Life would be so much different without a wall of worry in the way.
May is Mental Health Awareness Month, bringing attention to the one in five Americans who experiences a mental health condition. For many people, the overwhelming problem is constant worry — with some 42 million adults living with anxiety disorders, the National Alliance on Mental Illness estimates.
Amber Rae, a speaker and artist in New York, can relate.
“One day, I realized I had an invisible terrible someone inside my head shouting things at me all the time. I started to get curious about what that voice was and realized I was dealing with a lot of worry,” Rae, author of the new book, “Choose Wonder Over Worry: Move Beyond Fear and Doubt to Unlock Your Full Potential,” told TODAY.
“It was self-doubt, insecurity, fear, the inner critic and a lot of that inner mental noise.”
She was struck by a study cited by Dr. James Doty, a brain surgeon and founder of the Center for Compassion and Altruism Research and Education at Stanford University, that found the average person spends almost 80 percent of the time focused on regret about the past or anxiety about the future.
“It’s heart-breaking because you hear that and you think: Worry can cost us our life. So the question is what do we do about that?” Rae said.
She offered these tips:
Decide whether it’s useful or toxic worry
Worry isn’t necessarily bad — just know which kind you’re experiencing.
“What I’ve often found is when we’re worrying, we can’t decipher between what we can and cannot control … So the first step is to get clear on that,” Rae said.
Think of useful worry as an ally who is saying, “Pay attention to this. I’m trying to get your attention because this matters.” This is the kind of worry that pops up before an important meeting, decision or deadline to spur you to action.
Toxic worry is more about ruminating — those thoughts on an endless loop that paralyze and prevent people from taking action. This is the type of worry that has you asking: Am I good enough? Who am I to do this? What are they going to think of me? What if something bad happens?
Sort through your worries
• Take out a sheet of paper and write down everything you’re worried about: That way, the anxiety transforms from noise inside your head to something you can look at objectively, Rae advised.
• Go through every worry and circle what you can control.
• Ask yourself: “What productive action can I take on this?” Then write down your action plan by each circle.
Don’t numb your negative feelings
Rae is an optimist, but she’s wary of being a "positivity-oholic": always grasping for the bright side to avoid considering what could go wrong.
Get to know your “uncomfortable messy feelings” and don’t immediately replace them with positive thoughts because negative emotions can offer wisdom, Rae advised.

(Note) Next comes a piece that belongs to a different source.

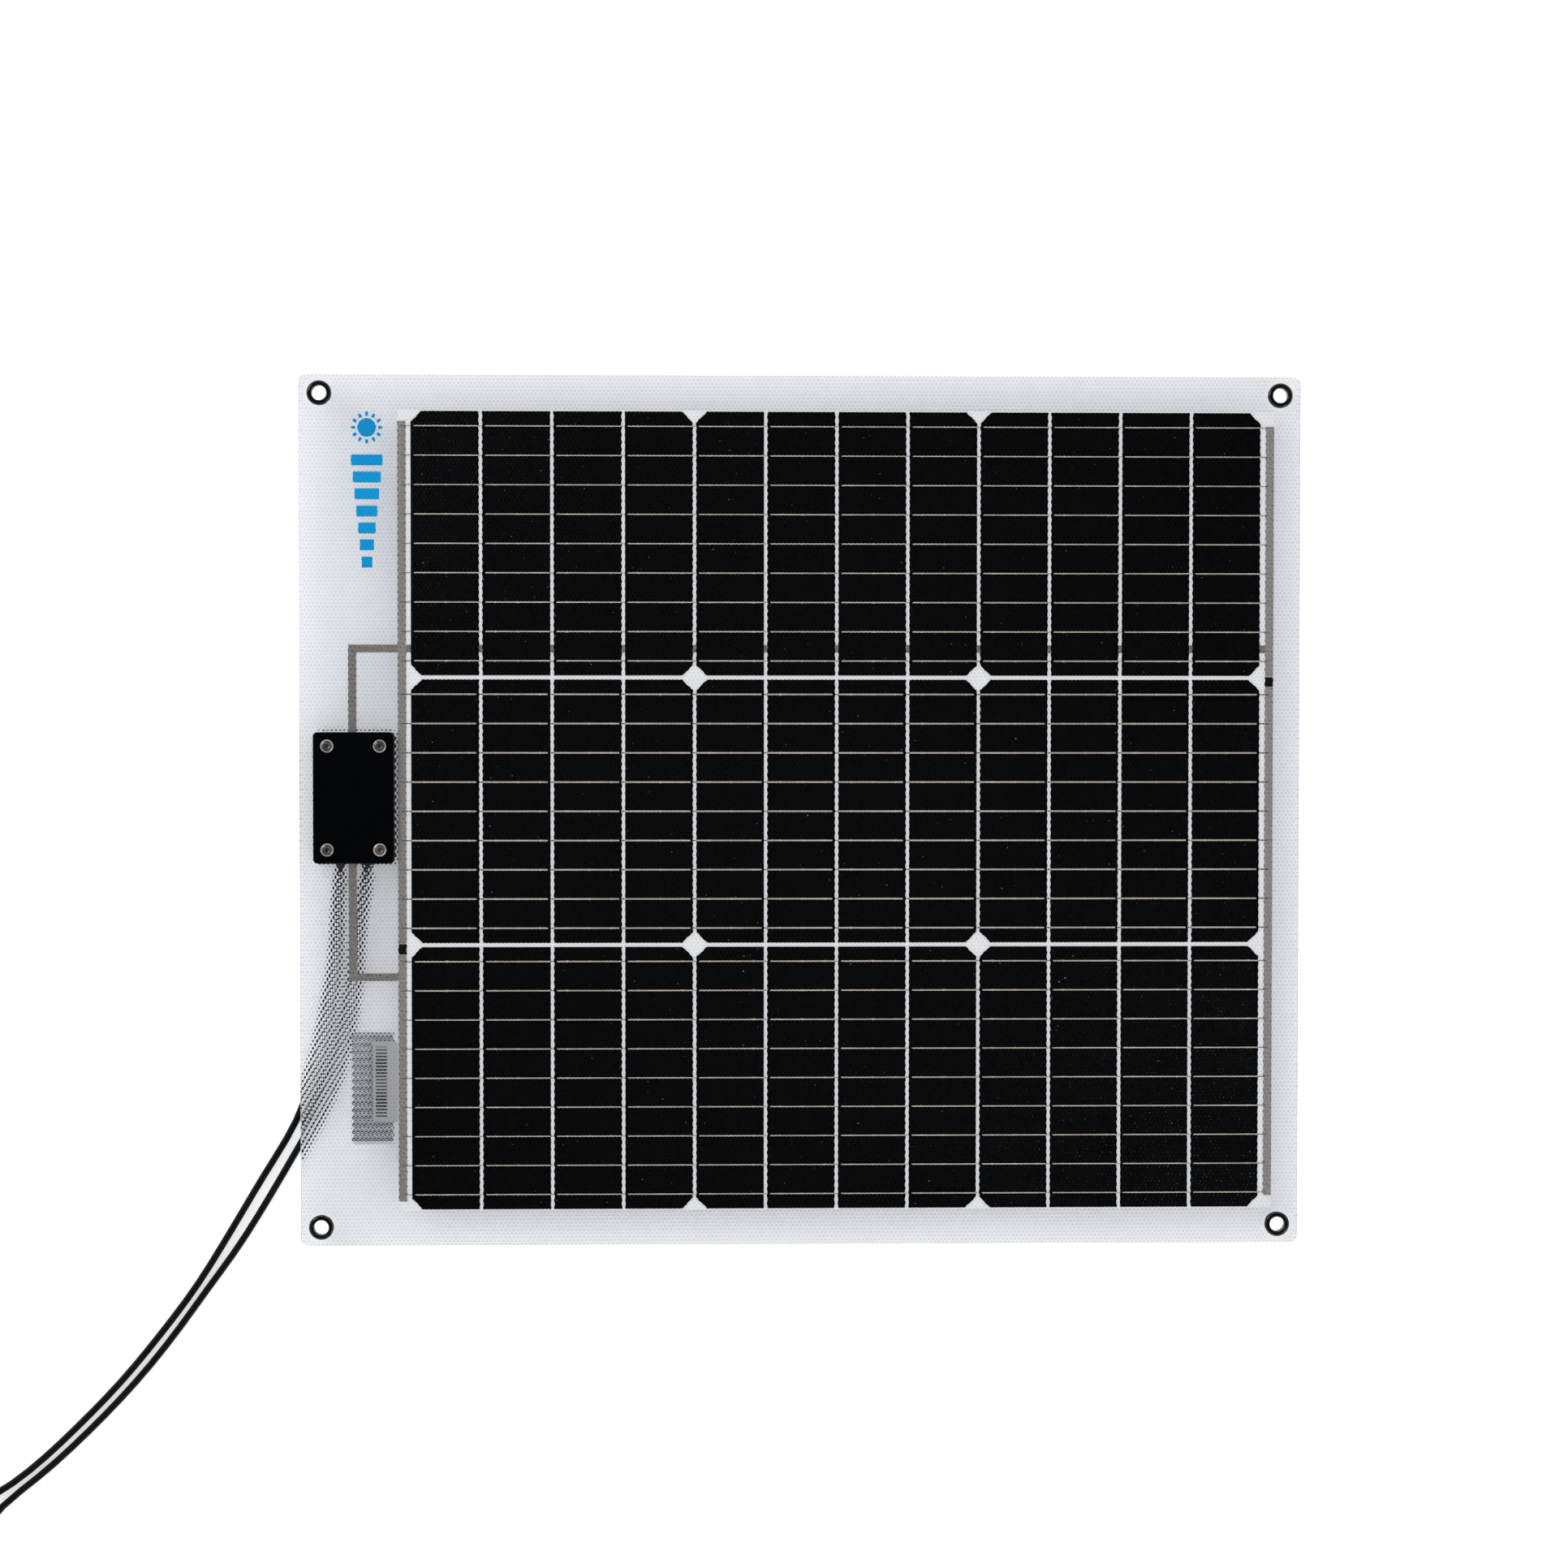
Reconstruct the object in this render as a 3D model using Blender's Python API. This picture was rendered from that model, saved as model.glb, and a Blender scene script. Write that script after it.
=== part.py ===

When faced with fear or anxiety...
Rae recommends these three steps:
1. Name it: Label the feeling as vividly as possible to make it tangible. It could be “Ms. Perfectionist,” Fear, Anxiety or Anger.
2. Talk to it: Think of it as a character you can have a conversation with. When Rae is worried about how a project is going, she might say, “Hey Ms. Perfectionist, I see that you want this to be really good. What’s going on here? What important insight do you have?” These emotions are like children trying to get your attention: A dialogue can reveal what information they have, she said.
3. Make a request: You might say, “Hey Fear, I know this is really important to you and you’re a little freaked out, but we’re going to go do this. I need you to take a step back and give me a little space to see what’s possible.”
Realize that wonder and worry work together
If worry is the fear of what could go wrong, wonder is the curiosity of the unknown, Rae said. It applies to the possibilities in your life and career, but also to your inner emotional world: When worries arise, wonder what message they have for you, she advised.
Think of wonder and useful worry complementing each other.
“Wonder may have glorious ideas, visions and possibilities and dreams. But worry can really anchor those in preparation and deliberate action. ... They work together,” she said.